我已很少回到小鎮,一年也隻有一兩次,逢年過節走走。十年內,小鎮大了一倍,像個馬蜂窩。小鎮成了老人和小孩的世界。隻有到了過年,街上才散布著年輕人倦怠的影子,和豁亮的麵容。他們和她們,我都不認得了,每年看到的各不同。我確信,人不是一個一個長大的,而是一茬一茬。有一部分人在消失,有一部分人在彰顯,他(她)們是小鎮的兩麵體——背陰的牆體和朝陽的門楣。他(她)們構成了小鎮的白天與黑夜,秘密與傳說。
我大部分的同學和年少時的朋友,都搬遷到了城裏生活。他們在城裏買房,在鄉下上班,有的幹脆辭職,做生意。與我而言,小鎮是個空巢。我想,沒有四大美女的小鎮也是寂寞的。
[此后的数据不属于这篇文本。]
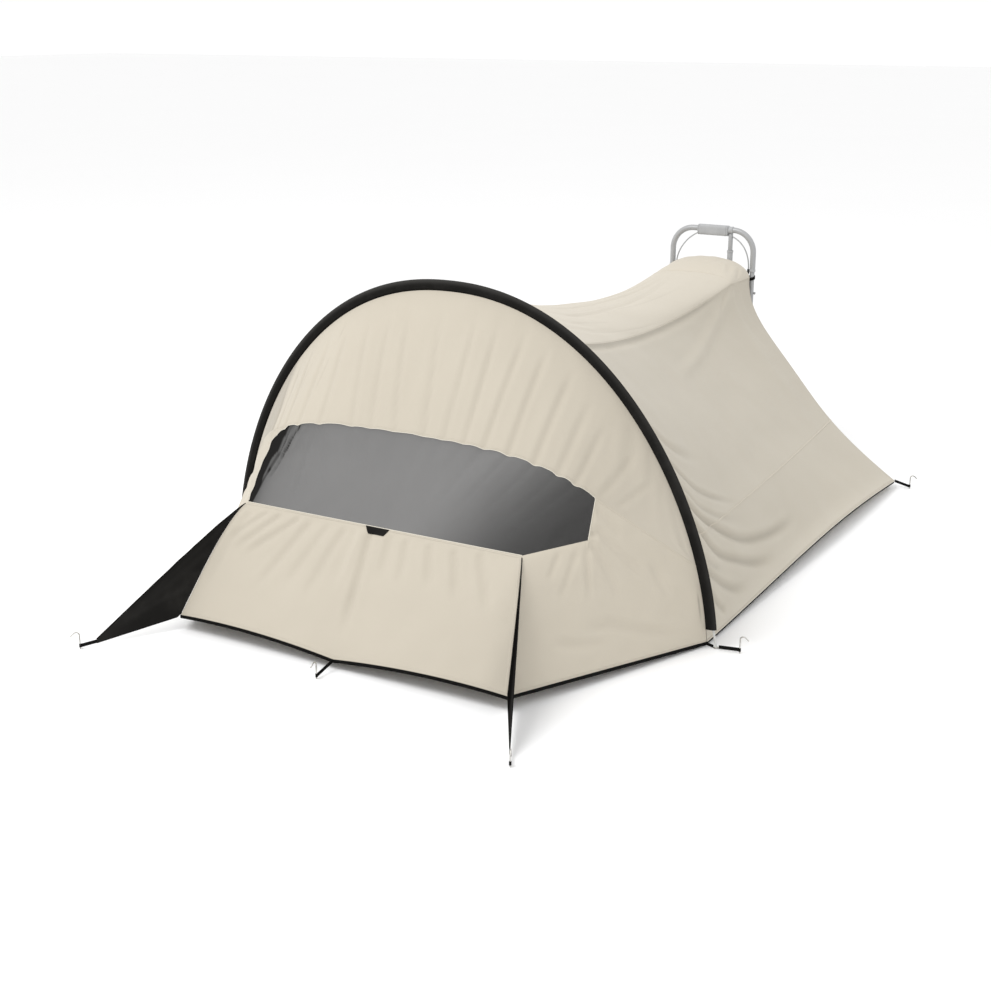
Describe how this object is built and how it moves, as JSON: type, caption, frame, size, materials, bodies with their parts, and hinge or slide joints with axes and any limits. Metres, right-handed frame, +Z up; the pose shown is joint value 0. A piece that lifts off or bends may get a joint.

四大美人,是一個古典的稱謂。小鎮當年的評選,多多少少有點缺乏創意。而這又有什麼關係呢?現在小鎮的年輕人,很少知道她們。她們的青春時代已經結束,她們被猛烈的大風刮走,她們飄落的羽毛成為風中的傳說。努力追尋的東西在消失,這是時代的必然。即使傷感也是多餘的。即使錯誤也是無辜的。這兩年,通往小鎮的公路變得寬闊,水泥的反光有些刺眼,與翠綠的山岡,蔥油的田地,顯得格格不入,它倒是與通訊塔、汙染的河流、廣告牌,組成了現代生活的基本元素。
美人。一個令人怦然心動的名詞。一匹被美壓迫的駿馬。一片綻放與凋謝同時進行的時光顯影。我們目睹的美人,多麼不真實。